Dataset section:
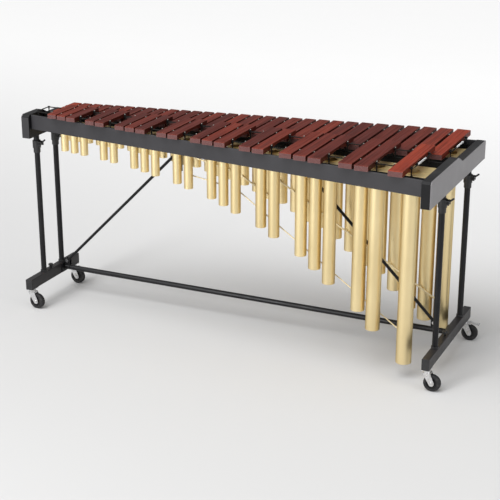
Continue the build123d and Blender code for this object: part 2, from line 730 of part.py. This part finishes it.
def caster_fork(x, y, braked):
    """The swivelling half: bearing cup, crown, two legs, the axle and its nuts."""
    axle_x, axle_z = x + WHEEL_TRAIL, WHEEL_RADIUS
    leg_inner, leg_outer = 14.0, 16.5
    crown = block(x - 16, x + 20, y - leg_outer, y + leg_outer, FORK_TOP - 4, FORK_TOP)
    crown += post(x, y, FORK_TOP, BASE_BOTTOM - 7, 15.5)
    crown -= post(x, y, FORK_TOP - 4, BASE_BOTTOM - 7, STEM_RADIUS + RUNNING_CLEARANCE)
    outline = [(-14, FORK_TOP - 4), (20, FORK_TOP - 4), (WHEEL_TRAIL + 11, axle_z + 6),
               (WHEEL_TRAIL + 11, axle_z - 4), (WHEEL_TRAIL + 5, axle_z - 11),
               (WHEEL_TRAIL - 5, axle_z - 11), (WHEEL_TRAIL - 11, axle_z - 4)]
    leg_face = Plane.XZ * make_face(Polyline(*outline, close=True))
    leg = Pos(x, y, 0) * extrude(leg_face, (leg_outer - leg_inner) / 2, both=True)
    fork = crown
    for side in (-1, 1):
        fork += Pos(0, side * (leg_inner + leg_outer) / 2, 0) * leg
    if braked:
        for side in (-1, 1):
            a, b = sorted((y + side * 9.5, y + side * 12.5))
            fork += block(x + 20, x + 31, a, b, FORK_TOP - 4, FORK_TOP + 5)
        fork += cross_rod(x + 26, y - 12.5, y + 12.5, FORK_TOP, 2.0)
    fork += cross_rod(axle_x, y - 19, y + 19, axle_z, AXLE_RADIUS)
    for side in (-1, 1):
        a, b = sorted((y + side * leg_outer, y + side * (leg_outer + 4)))
        fork += cross_rod(axle_x, a, b, axle_z, 7.0)
    return fork


def caster_wheel(x, y):
    """A solid rubber tyre on a moulded core, turned about the axle."""
    axle_x = x + WHEEL_TRAIL
    half = WHEEL_WIDTH / 2
    tyre = cross_rod(axle_x, y - half, y + half, WHEEL_RADIUS, WHEEL_RADIUS)
    tyre = fillet(tyre.edges().filter_by(GeomType.CIRCLE), 5.0)
    core_radius = 26.0
    tyre -= cross_rod(axle_x, y - half, y + half, WHEEL_RADIUS, core_radius)
    core = cross_rod(axle_x, y - 4, y + 4, WHEEL_RADIUS, core_radius)
    core += cross_rod(axle_x, y - 13.5, y + 13.5, WHEEL_RADIUS, 9.0)
    rim = cross_rod(axle_x, y - half + 1, y + half - 1, WHEEL_RADIUS, core_radius)
    core += rim - cross_rod(axle_x, y - half, y + half, WHEEL_RADIUS, core_radius - 3)
    core -= cross_rod(axle_x, y - 14, y + 14, WHEEL_RADIUS, AXLE_RADIUS + RUNNING_CLEARANCE)
    return group([tyre, core])


def brake_pedal(x, y):
    """A pressed lever over the wheel, hinged on the fork's crown."""
    px, pz = x + 26, FORK_TOP
    hub = cross_rod(px, y - 9.2, y + 9.2, pz, 4.5)
    tread = Pos(px + 22, y, pz - 1.5) * Rot(0, 8, 0) * Box(36, 18.4, 3)
    lip = Pos(px + 40, y, pz - 2.5) * Rot(0, 8, 0) * Box(5, 24, 6)
    return hub + tread + lip - cross_rod(px, y - 10, y + 10, pz, 2.0 + RUNNING_CLEARANCE)


save(group(caster_stem(*place) for place in CASTERS.values()), "caster_stems")
for corner, (x, y) in CASTERS.items():
    braked = corner.endswith("back")
    save(caster_fork(x, y, braked), f"{corner}_fork")
    save(caster_wheel(x, y), f"{corner}_wheel")
    if braked:
        save(brake_pedal(x, y), f"{corner}_brake")
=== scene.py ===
"""The looks of a concert marimba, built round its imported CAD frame. Metres, +Z up."""
import json
import math
import random

import bmesh
import bpy
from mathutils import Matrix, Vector


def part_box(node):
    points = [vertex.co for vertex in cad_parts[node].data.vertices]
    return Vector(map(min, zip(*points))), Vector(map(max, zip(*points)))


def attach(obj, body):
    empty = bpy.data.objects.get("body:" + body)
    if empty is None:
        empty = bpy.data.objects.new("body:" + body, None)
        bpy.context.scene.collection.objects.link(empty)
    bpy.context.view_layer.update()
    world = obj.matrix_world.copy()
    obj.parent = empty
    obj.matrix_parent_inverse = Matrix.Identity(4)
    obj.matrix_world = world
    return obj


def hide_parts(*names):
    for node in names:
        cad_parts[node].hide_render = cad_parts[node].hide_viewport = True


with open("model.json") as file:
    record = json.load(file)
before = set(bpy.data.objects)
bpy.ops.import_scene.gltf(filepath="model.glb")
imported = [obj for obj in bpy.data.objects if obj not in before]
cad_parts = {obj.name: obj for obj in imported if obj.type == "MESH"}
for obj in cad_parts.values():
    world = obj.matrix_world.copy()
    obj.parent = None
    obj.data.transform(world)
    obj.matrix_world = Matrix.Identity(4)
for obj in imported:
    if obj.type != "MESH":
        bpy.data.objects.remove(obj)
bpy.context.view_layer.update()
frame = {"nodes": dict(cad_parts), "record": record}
record = frame["record"]
BODY_OF = {node: body for body, nodes in record["behaviour"]["bodies"].items() for node in nodes}
SLOT_OF = {part["node"]: part["material_slot"] for part in record["subparts"]}


# ---- node helpers ---------------------------------------------------------------------------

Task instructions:
Emit only the lines from the one containing "save(group(caster_stem(*place) for place" through the one containing "cad_parts[node].hide_render = cad_parts[node].hide_viewport", copied exactly.

Output:
save(group(caster_stem(*place) for place in CASTERS.values()), "caster_stems")
for corner, (x, y) in CASTERS.items():
    braked = corner.endswith("back")
    save(caster_fork(x, y, braked), f"{corner}_fork")
    save(caster_wheel(x, y), f"{corner}_wheel")
    if braked:
        save(brake_pedal(x, y), f"{corner}_brake")
=== scene.py ===
"""The looks of a concert marimba, built round its imported CAD frame. Metres, +Z up."""
import json
import math
import random

import bmesh
import bpy
from mathutils import Matrix, Vector


def part_box(node):
    points = [vertex.co for vertex in cad_parts[node].data.vertices]
    return Vector(map(min, zip(*points))), Vector(map(max, zip(*points)))


def attach(obj, body):
    empty = bpy.data.objects.get("body:" + body)
    if empty is None:
        empty = bpy.data.objects.new("body:" + body, None)
        bpy.context.scene.collection.objects.link(empty)
    bpy.context.view_layer.update()
    world = obj.matrix_world.copy()
    obj.parent = empty
    obj.matrix_parent_inverse = Matrix.Identity(4)
    obj.matrix_world = world
    return obj


def hide_parts(*names):
    for node in names:
        cad_parts[node].hide_render = cad_parts[node].hide_viewport = True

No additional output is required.